:: THE INPUT ::

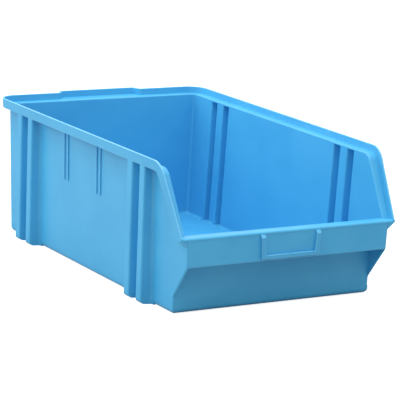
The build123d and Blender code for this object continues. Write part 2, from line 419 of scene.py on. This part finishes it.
def meets_neighbour(name, loop):
    """Whether the face beside an edge lies against another section."""
    start = loop.vert.co
    run = loop.link_loop_next.vert.co - start
    inward = loop.face.normal.cross(run).normalized()
    point = start + run / 2 + inward * SEAM_STEP
    for other, tree in TREES.items():
        if other == name:
            continue
        _, normal, _, _ = tree.find_nearest(point, TOUCH_GAP)
        if normal is not None and normal.dot(loop.face.normal) < FACING:
            return True
    return False


def is_sharp(edge, angle):
    """Whether an edge stands out from the solid and turns by more than an angle."""
    return edge.is_manifold and edge.calc_face_angle_signed() > angle


def round_free_edges(name, shell, mould):
    """Round the outward edges that no other section touches, and mark the new faces, which the plastic
    makes paler as wear and as a painted highlight along the edge.
    """
    sharp = [edge for edge in shell.edges if is_sharp(edge, mould.sharp_angle)]
    for edge in sharp:
        cuts = ceil(edge.calc_length() / mould.cut_length) - 1
        if cuts > 0:
            bmesh.ops.subdivide_edges(shell, edges=[edge], cuts=cuts)
    sharp = [edge for edge in shell.edges if is_sharp(edge, mould.sharp_angle)]
    free = [e for e in sharp if not any(meets_neighbour(name, loop) for loop in e.link_loops)]
    mark = shell.faces.layers.float.new(EDGE_WEAR_AND_HIGHLIGHT_MARK)
    rounded = bmesh.ops.bevel(
        shell,
        geom=free,
        offset=mould.edge_round,
        offset_type="OFFSET",
        segments=mould.edge_steps,
        profile=0.5,
        affect="EDGES",
        clamp_overlap=True,
        material=-1,
    )
    # Marked faces are painted paler: wear, and a painted highlight along the rounded edge
    for face in rounded["faces"]:
        face[mark] = 1.0


def mark_crown_highlight(shell):
    """Mark the faces on top of a rim lip, so that they get the same paler colour as its rounded edges: a
    painted highlight on the lip's top, with patchy wear.
    """
    mark = shell.faces.layers.float[EDGE_WEAR_AND_HIGHLIGHT_MARK]
    for face in shell.faces:
        if face.normal.z > CROWN_RISE:
            face[mark] = 1.0


def moulded_piece(name):
    """Make the finished piece that stands for one section of the frame."""
    mould = bpy.context.scene.bin_mould
    shell = section_mesh(name)
    round_free_edges(name, shell, mould)
    # The lip's up-facing crown is painted paler as a highlight
    if name.endswith("rim_lip"):
        mark_crown_highlight(shell)
    for face in shell.faces:
        face.smooth = True
    for edge in shell.edges:
        edge.smooth = not edge.is_manifold or edge.calc_face_angle() < mould.sharp_angle
    mesh = bpy.data.meshes.new(f"moulded_{name}")
    shell.to_mesh(mesh)
    shell.free()
    mesh.materials.append(plastic())
    piece = bpy.data.objects.new(mesh.name, mesh)
    bpy.context.scene.collection.objects.link(piece)
    even = piece.modifiers.new("even_shading", "WEIGHTED_NORMAL")
    even.keep_sharp = True
    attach(piece, BODY)
    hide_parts(name)


def both_sides(names):
    """Names of the left and right sections of each kind."""
    return tuple(f"{side}_{name}" for side in SIDES for name in names)


class MouldSections:
    """What the operators share that make one group of sections."""

    bl_options = {"REGISTER", "UNDO"}
    sections = ()

    def execute(self, context):
        for name in self.sections:
            moulded_piece(name)
        return {"FINISHED"}


class BIN_OT_floor(MouldSections, bpy.types.Operator):
    """Mould the floor and the foot of every wall"""

    bl_idname = "storage_bin.floor"
    bl_label = "Floor tray"
    sections = ("floor_tray",)


class BIN_OT_walls(MouldSections, bpy.types.Operator):
    """Mould the rear wall and the side panels"""

    bl_idname = "storage_bin.walls"
    bl_label = "Walls"
    sections = ("rear_wall", *both_sides(("rear_panel", "middle_panel", "front_panel")))


class BIN_OT_ribs(MouldSections, bpy.types.Operator):
    """Mould the hollow ribs on the side walls"""

    bl_idname = "storage_bin.ribs"
    bl_label = "Hollow ribs"
    sections = both_sides([f"{end}_rib_{place}" for end in ("rear", "front") for place in (1, 2)])


class BIN_OT_stiffeners(MouldSections, bpy.types.Operator):
    """Mould the thin stiffeners outside the side walls"""

    bl_idname = "storage_bin.stiffeners"
    bl_label = "Stiffeners"
    sections = both_sides([f"stiffener_{place}" for place in range(1, 5)])


class BIN_OT_rim_lip(MouldSections, bpy.types.Operator):
    """Mould the upright lip that runs round the rim, with its rear grip"""

    bl_idname = "storage_bin.rim_lip"
    bl_label = "Rim lip"
    sections = ("grip_rim_lip", *both_sides([f"{run}_rim_lip" for run in ("slope", "side", "rear")]))


class BIN_OT_rim_ledge(MouldSections, bpy.types.Operator):
    """Mould the flat ledge inside the rim, where a stacked bin stands"""

    bl_idname = "storage_bin.rim_ledge"
    bl_label = "Rim ledge"
    sections = ("grip_rim_ledge", *both_sides([f"{run}_rim_ledge" for run in ("slope", "side", "rear")]))


class BIN_OT_front(MouldSections, bpy.types.Operator):
    """Mould the low front: wall, shelf, band, lip and its flares"""

    bl_idname = "storage_bin.front"
    bl_label = "Low front"
    sections = (
        "front_wall",
        "front_shelf",
        "front_mouth_wall",
        "front_band",
        "front_lip",
        *both_sides(("lip_flare",)),
    )


class BIN_OT_label_frame(MouldSections, bpy.types.Operator):
    """Mould the raised frame for a label"""

    bl_idname = "storage_bin.label_frame"
    bl_label = "Label frame"
    sections = ("label_frame",)


def pale_floor():
    """Floor finish that is white to the camera and keeps the bin's soft shadow."""
    material = bpy.data.materials.new("pale_floor")
    sheet = NodeSheet(material)
    camera = sheet.node("ShaderNodeLightPath", output="Is Camera Ray")
    diffuse = sheet.node("ShaderNodeBsdfDiffuse", {}, {"Color": FLOOR_GREY})
    lift = sheet.node("ShaderNodeEmission", {}, {"Color": WHITE, "Strength": camera * FLOOR_LIFT})
    both = sheet.node("ShaderNodeAddShader", {}, {0: diffuse, 1: lift})
    sheet.node("ShaderNodeOutputMaterial", {}, {"Surface": both})
    return material


def studio_room(stage):
    """Soft light from all round, strongest overhead, and white where the camera sees it."""
    world = bpy.data.worlds.new("studio")
    bpy.context.scene.world = world
    sheet = NodeSheet(world)
    camera = sheet.node("ShaderNodeLightPath", output="Is Camera Ray")
    direction = sheet.node("ShaderNodeTexCoord", output="Generated")
    rise = sheet.node("ShaderNodeSeparateXYZ", {}, {0: direction}, output="Z")
    level = sheet.ramp(rise, low=0.0, high=1.0) * stage.high_light + stage.low_light
    glossy = sheet.node("ShaderNodeLightPath", output="Is Glossy Ray")
    seen = camera + (1.0 - camera) * (level + glossy * GLOSSY_LIFT)
    light = sheet.node("ShaderNodeBackground", {}, {"Color": WHITE, "Strength": seen})
    sheet.node("ShaderNodeOutputWorld", {}, {"Surface": light})


def soft_lamp(name, place, size, power):
    """A rectangular soft lamp turned to the bin."""
    data = bpy.data.lights.new(name, "AREA")
    data.shape = "RECTANGLE"
    data.size, data.size_y = size
    data.energy = power
    lamp = bpy.data.objects.new(name, data)
    lamp.location = place
    lamp.rotation_euler = (Vector(LIT_POINT) - Vector(place)).to_track_quat("-Z", "Y").to_euler()
    bpy.context.scene.collection.objects.link(lamp)


def floor_disc():
    """The round floor that the bin stands on."""
    mesh = bpy.data.meshes.new("studio_floor")
    disc = bmesh.new()
    bmesh.ops.create_circle(disc, cap_ends=True, segments=FLOOR_SIDES, radius=FLOOR_RADIUS)
    disc.to_mesh(mesh)
    disc.free()
    mesh.materials.append(pale_floor())
    floor = bpy.data.objects.new("studio_floor", mesh)
    bpy.context.scene.collection.objects.link(floor)


def photo_camera(stage):
    """The camera at the picture's place, level apart from a small roll."""
    view = bpy.data.cameras.new("photo_camera")
    view.lens = stage.lens
    view.sensor_width = SENSOR_WIDTH
    camera = bpy.data.objects.new("photo_camera", view)
    place = Vector(stage.camera_place)
    back = (place - Vector(stage.camera_target)).normalized()
    right = Vector((0, 0, 1)).cross(back).normalized()
    upright = Matrix((right, back.cross(right), back)).transposed()
    turn = Matrix.Rotation(stage.camera_roll, 3, "Z")
    camera.matrix_world = Matrix.Translation(place) @ (upright @ turn).to_4x4()
    bpy.context.scene.collection.objects.link(camera)
    bpy.context.scene.camera = camera


class BIN_OT_stage(bpy.types.Operator):
    """Set the pale floor, the soft lamps, the studio room and the camera"""

    bl_idname = "storage_bin.stage"
    bl_label = "Stage"
    bl_options = {"REGISTER", "UNDO"}

    def execute(self, context):
        stage = context.scene.bin_stage
        floor_disc()
        soft_lamp("top_lamp", TOP_LAMP_PLACE, TOP_LAMP_SIZE, stage.top_power)
        soft_lamp("left_lamp", LEFT_LAMP_PLACE, LEFT_LAMP_SIZE, stage.left_power)
        studio_room(stage)
        photo_camera(stage)
        context.scene.view_settings.view_transform = "Standard"
        return {"FINISHED"}


STEPS = (
    BIN_OT_floor,
    BIN_OT_walls,
    BIN_OT_ribs,
    BIN_OT_stiffeners,
    BIN_OT_rim_ledge,
    BIN_OT_rim_lip,
    BIN_OT_front,
    BIN_OT_label_frame,
    BIN_OT_stage,
)


class BIN_PT_sidebar(bpy.types.Panel):
    """Steps and settings of the storage bin in the 3D view's sidebar."""

    bl_label = "Storage Bin"
    bl_idname = "BIN_PT_sidebar"
    bl_space_type = "VIEW_3D"
    bl_region_type = "UI"
    bl_category = "Storage Bin"

    def draw(self, context):
        scene = context.scene
        for group in (scene.bin_mould, scene.bin_finish, scene.bin_stage):
            for name in group.__annotations__:
                self.layout.prop(group, name)
        for step in STEPS:
            self.layout.operator(step.bl_idname)


CLASSES = (BinMould, BinFinish, BinStage, *STEPS, BIN_PT_sidebar)


def register():
    for kind in CLASSES:
        bpy.utils.register_class(kind)
    bpy.types.Scene.bin_mould = PointerProperty(type=BinMould)
    bpy.types.Scene.bin_finish = PointerProperty(type=BinFinish)
    bpy.types.Scene.bin_stage = PointerProperty(type=BinStage)


def unregister():
    del bpy.types.Scene.bin_stage
    del bpy.types.Scene.bin_finish
    del bpy.types.Scene.bin_mould
    for kind in reversed(CLASSES):
        bpy.utils.unregister_class(kind)


def main():
    """Run every step in order."""
    register()
    for step in STEPS:
        group, call = step.bl_idname.split(".")
        getattr(getattr(bpy.ops, group), call)()


if __name__ == "__main__":
    main()
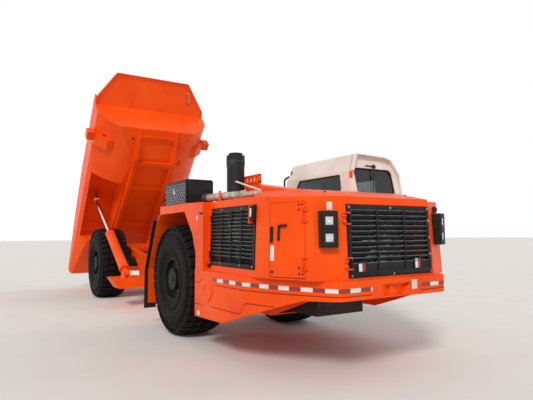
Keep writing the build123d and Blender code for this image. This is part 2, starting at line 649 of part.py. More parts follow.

:::

Using the material above, quote the first line and each line after it, stopping at and including the line that holds "return edge.is_manifold and".

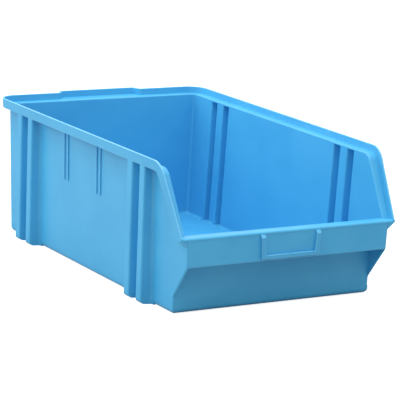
The build123d and Blender code for this object continues. Write part 2, from line 419 of scene.py on. This part finishes it.
def meets_neighbour(name, loop):
    """Whether the face beside an edge lies against another section."""
    start = loop.vert.co
    run = loop.link_loop_next.vert.co - start
    inward = loop.face.normal.cross(run).normalized()
    point = start + run / 2 + inward * SEAM_STEP
    for other, tree in TREES.items():
        if other == name:
            continue
        _, normal, _, _ = tree.find_nearest(point, TOUCH_GAP)
        if normal is not None and normal.dot(loop.face.normal) < FACING:
            return True
    return False


def is_sharp(edge, angle):
    """Whether an edge stands out from the solid and turns by more than an angle."""
    return edge.is_manifold and edge.calc_face_angle_signed() > angle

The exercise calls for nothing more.